Climate data for Iaal, Lebanon
| Month | Jan | Feb | Mar | Apr | May | Jun | Jul | Aug | Sep | Oct | Nov | Dec | Year |
| Mean daily maximum °C (°F) | 16 (61) | 16 (61) | 19 (66) | 22 (72) | 25 (77) | 27 (81) | 29 (84) | 30 (86) | 29 (84) | 27 (81) | 22 (72) | 18 (64) | 23 (73) |
| Daily mean °C (°F) | 12 (54) | 12.5 (54.5) | 14.5 (58.1) | 17.5 (63.5) | 20.5 (68.9) | 23 (73) | 25.5 (77.9) | 26.5 (79.7) | 24.5 (76.1) | 22 (72) | 17.5 (63.5) | 14 (57) | 19.2 (66.6) |
| Mean daily minimum °C (°F) | 8 (46) | 9 (48) | 10 (50) | 13 (55) | 16 (61) | 19 (66) | 22 (72) | 23 (73) | 20 (68) | 17 (63) | 13 (55) | 10 (50) | 15 (59) |
Source: labans.com

==People==
Its inhabitants number about 1,000 people (although precise figures are unattainable). In 1988 Iaal had a total population of 903, and in 1998 its population increased by almost 20% to 1,082 people. However, these figures relate to all registered citizens originating from the village, including both residents in Lebanon and those who emigrated abroad. The people of Iaal are also all related to one another through common ancestors. The majority of people who trace their ancestry to the village actually live outside of Iaal. The overwhelming majority of these immigrants and their descendants live in Australia, primarily Sydney, in the local government areas of the Municipality of Kogarah (especially the suburb of South Hurstville) and the City of Liverpool. This diaspora community also runs the Iaal Charitable Association Inc. During the late 19th and early 20th century, most people from Iaal (at the time) emigrated to Latin America; however, these emigrants fully assimilated into their new environments and lost all connections with their homeland.

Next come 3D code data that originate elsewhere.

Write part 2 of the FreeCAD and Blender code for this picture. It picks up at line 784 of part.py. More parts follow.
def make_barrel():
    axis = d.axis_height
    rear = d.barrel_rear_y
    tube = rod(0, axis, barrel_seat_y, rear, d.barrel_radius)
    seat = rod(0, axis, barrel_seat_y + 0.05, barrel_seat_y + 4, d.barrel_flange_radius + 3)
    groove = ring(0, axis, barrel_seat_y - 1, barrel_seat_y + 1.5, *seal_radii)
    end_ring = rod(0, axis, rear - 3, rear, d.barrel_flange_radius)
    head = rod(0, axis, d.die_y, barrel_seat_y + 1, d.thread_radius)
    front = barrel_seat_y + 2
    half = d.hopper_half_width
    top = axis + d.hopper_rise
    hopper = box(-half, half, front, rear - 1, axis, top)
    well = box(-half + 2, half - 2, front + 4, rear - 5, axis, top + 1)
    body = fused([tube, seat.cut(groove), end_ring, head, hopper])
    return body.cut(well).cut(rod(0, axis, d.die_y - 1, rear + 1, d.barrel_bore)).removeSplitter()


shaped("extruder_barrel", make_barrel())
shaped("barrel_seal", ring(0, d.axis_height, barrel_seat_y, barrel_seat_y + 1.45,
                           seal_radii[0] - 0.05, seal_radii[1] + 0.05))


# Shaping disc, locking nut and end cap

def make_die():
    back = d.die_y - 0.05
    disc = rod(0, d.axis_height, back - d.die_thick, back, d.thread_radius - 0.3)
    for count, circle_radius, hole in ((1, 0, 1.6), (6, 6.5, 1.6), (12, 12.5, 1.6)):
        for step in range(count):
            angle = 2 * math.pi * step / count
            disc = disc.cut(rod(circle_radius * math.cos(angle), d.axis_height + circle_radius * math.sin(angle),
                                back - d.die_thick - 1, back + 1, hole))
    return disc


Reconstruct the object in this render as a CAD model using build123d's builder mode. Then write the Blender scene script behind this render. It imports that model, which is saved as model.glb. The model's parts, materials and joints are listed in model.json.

Some common surnames of people from Iaal include Affouf, Al-Choukairy, Al-Hage, Ardati, Ayyoub, Dennaoui, Diab, Dib, Elmir, Habib, Hadid, Halbouni, Hammoud, Hussein, Ibrahim, Issa, Jameel, Khidr, Mahrees, Merhi, Nasreddine, Nasser, Shehaddy, Subkhi and Taleb.

===Notable people===
Some notable people born in or descending from Iaal include:
- Bianca Elmir (daughter of Ahmad) - Australian boxer
- Rahma el-Dennaoui - Australian girl who went missing in 2005
- Khoder Nasser (son of Yasser) - sports manager.